§ **Job**
Copy the data exactly from the line that contains "makeMallet('mallet_lower', mallet.lowerBall, mallet.lowerEnd);" through the line that contains "obj.parent = empty", keeping both end lines and leaving out everything else.

§ **Exercise material**
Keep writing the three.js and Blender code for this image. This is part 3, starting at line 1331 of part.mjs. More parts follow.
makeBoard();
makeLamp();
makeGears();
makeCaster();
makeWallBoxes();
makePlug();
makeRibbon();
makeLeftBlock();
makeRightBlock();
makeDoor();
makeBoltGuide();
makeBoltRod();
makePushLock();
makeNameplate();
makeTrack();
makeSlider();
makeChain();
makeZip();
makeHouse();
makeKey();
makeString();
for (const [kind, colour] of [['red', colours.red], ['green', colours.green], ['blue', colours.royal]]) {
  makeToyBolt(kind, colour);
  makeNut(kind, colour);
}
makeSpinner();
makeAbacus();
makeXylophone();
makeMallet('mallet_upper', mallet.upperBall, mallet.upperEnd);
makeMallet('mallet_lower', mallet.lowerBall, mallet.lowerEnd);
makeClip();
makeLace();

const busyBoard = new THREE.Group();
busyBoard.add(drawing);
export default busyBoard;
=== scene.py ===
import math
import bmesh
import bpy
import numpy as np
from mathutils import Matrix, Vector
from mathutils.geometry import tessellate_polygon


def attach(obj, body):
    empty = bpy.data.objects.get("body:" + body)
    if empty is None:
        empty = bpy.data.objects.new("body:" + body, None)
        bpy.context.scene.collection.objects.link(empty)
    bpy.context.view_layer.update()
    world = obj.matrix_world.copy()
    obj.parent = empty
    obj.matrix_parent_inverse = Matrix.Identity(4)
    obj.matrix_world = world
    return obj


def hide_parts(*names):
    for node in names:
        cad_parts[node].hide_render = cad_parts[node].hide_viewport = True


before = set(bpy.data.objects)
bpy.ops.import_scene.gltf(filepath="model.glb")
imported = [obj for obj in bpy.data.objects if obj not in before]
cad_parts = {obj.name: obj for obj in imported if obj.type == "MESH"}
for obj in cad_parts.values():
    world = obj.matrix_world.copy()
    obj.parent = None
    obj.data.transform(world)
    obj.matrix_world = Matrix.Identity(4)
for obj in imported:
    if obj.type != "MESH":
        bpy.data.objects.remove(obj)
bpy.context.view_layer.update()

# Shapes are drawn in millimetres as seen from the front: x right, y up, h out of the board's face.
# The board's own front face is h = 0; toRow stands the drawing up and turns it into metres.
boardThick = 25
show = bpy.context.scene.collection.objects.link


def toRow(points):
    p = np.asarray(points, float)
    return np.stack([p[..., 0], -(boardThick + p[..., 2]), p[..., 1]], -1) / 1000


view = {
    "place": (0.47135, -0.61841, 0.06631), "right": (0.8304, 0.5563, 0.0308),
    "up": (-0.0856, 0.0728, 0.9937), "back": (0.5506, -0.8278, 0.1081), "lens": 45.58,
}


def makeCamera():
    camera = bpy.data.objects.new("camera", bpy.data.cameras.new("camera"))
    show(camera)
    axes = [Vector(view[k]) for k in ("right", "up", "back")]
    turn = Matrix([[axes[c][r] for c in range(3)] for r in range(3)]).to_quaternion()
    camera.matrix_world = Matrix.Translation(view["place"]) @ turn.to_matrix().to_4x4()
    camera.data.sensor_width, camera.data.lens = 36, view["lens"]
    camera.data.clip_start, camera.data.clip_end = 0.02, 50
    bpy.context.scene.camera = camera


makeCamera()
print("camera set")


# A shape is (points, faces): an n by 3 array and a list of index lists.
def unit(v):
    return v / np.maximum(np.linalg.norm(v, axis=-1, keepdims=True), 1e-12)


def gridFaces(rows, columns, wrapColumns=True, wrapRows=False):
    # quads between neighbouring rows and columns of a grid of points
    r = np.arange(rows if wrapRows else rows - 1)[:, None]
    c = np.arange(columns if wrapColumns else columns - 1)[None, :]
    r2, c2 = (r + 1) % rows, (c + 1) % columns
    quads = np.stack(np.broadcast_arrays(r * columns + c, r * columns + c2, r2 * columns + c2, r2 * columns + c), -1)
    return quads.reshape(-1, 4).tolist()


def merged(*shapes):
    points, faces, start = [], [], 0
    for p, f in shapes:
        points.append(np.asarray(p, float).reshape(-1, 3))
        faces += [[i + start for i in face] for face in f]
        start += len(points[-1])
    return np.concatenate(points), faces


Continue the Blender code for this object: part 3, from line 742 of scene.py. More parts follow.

§ **Exercise solution**
makeMallet('mallet_lower', mallet.lowerBall, mallet.lowerEnd);
makeClip();
makeLace();

const busyBoard = new THREE.Group();
busyBoard.add(drawing);
export default busyBoard;
=== scene.py ===
import math
import bmesh
import bpy
import numpy as np
from mathutils import Matrix, Vector
from mathutils.geometry import tessellate_polygon


def attach(obj, body):
    empty = bpy.data.objects.get("body:" + body)
    if empty is None:
        empty = bpy.data.objects.new("body:" + body, None)
        bpy.context.scene.collection.objects.link(empty)
    bpy.context.view_layer.update()
    world = obj.matrix_world.copy()
    obj.parent = empty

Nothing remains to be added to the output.